You may remember that at the end of January, I blogged about three homemade (kosher!) Gruyère-style cheeses that were aging in my mini-fridge. The second-oldest of the three, made on January 17th, 2006, had too much rennet in it, which I assumed would make the cheese more bitter after a long period of aging. Normally this cheese is supposed to be aged for 5 months, but I decided to try it sooner than that, to make sure it wouldn't get too bitter.

I tried it at about the three month mark, and while it wasn't bitter, it also wasn't very flavorful either. The subtle flavor that it did have was good, but it was just too weak.
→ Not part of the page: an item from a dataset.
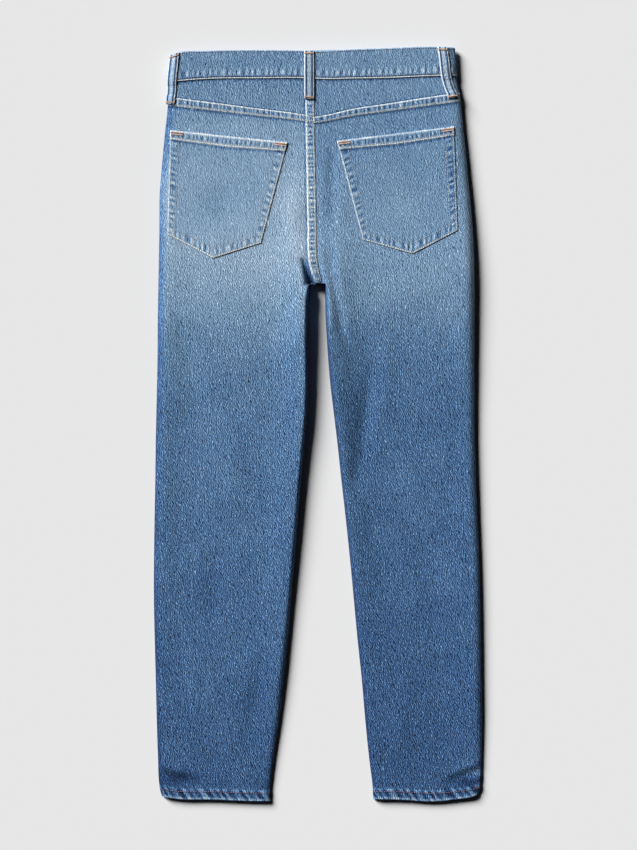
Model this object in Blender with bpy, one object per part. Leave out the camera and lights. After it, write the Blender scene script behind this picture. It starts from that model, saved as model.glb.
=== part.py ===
"""Straight jeans laid flat with the back side up.

Blender 4.5, metres, +Z up. X runs across the garment, Y runs up to the waist,
and Z = 0 is the surface that the front panels lie on. All sizes below are in
millimetres and are turned to metres when a mesh is made.
"""
import bmesh
import bpy
import numpy as np

MM = 0.001

# Cloth and seams
CLOTH = 1.2
BAND_CLOTH = 2.2
HEM_CLOTH = 2.2
SEAM_GAP = 0.3
HALF_GAP = 0.15
LAP_RISE = 0.9
BAND_RISE = 1.0
HEM_RISE = 0.5

# Levels up the garment, before the waist lines tilt them
BAND_TOP = 497.0
BAND_FOOT = 458.0
YOKE_FOOT = 418.0
YOKE_LAP = 9.5
LEVEL_AGAIN = 330.0
CROTCH = 187.0
HEM_TOP = -484.5
HEM_FOOT = -497.5
LEG_LEVEL = -430.0

# The edge that turns under to the side seams and inseams
TURN_UNDER = 9.0
UNDER_ROUND = 4.0
WIDEST_SHARE = 0.42
FORK_ROUND = 3.2
FORK_LENGTH = 28.0
FORK_ROOM = 1.6
FORK_DRAW = 12.0
DIVE_START = 238.0
DIVE_DROP = 2.5
FORK_EDGE = 2.0
FORK_FLOOR = 1.7

# The cleft beside the seat seam: head, foot at the fork, depth
CLEFT_HEAD = (-20.6, 221.0)
CLEFT_FOOT = -9.6
CLEFT_DEPTH = 10.0
CLEFT_FADE = 5.0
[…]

I decided to try it again at the four month mark, which is around now. The flavor has definitely improved greatly, with the characteristic sweet & nutty quality of Swiss alpine cheeses. Also you may remember that my last homemade cheese was too dry and acidic, which gave it a Parmigiano-like quality. This one, however, is pure Swiss. It has that nice creamy, almost rubbery/chewy texture. Nor does it taste bitter, even after these four months of aging. I could probably wait longer and try to develop the flavor even more, but I'd rather not risk making it too bitter.

I have two more Gruyère-style cheeses aging in my fridge, one which should be ready in about 1-2 months, and the other which should be ready in August. Both of these have their problems too (one didn't get pressed evenly, and the other might have mold growing internally). I plan to make another batch of this variety this weekend, which would be ready to eat around October, and hopefully this one won't have too many flaws! Also, it will be made with spring milk, so it should have a little bit more of a grassy flavor than the previous ones that were all made with winter milk.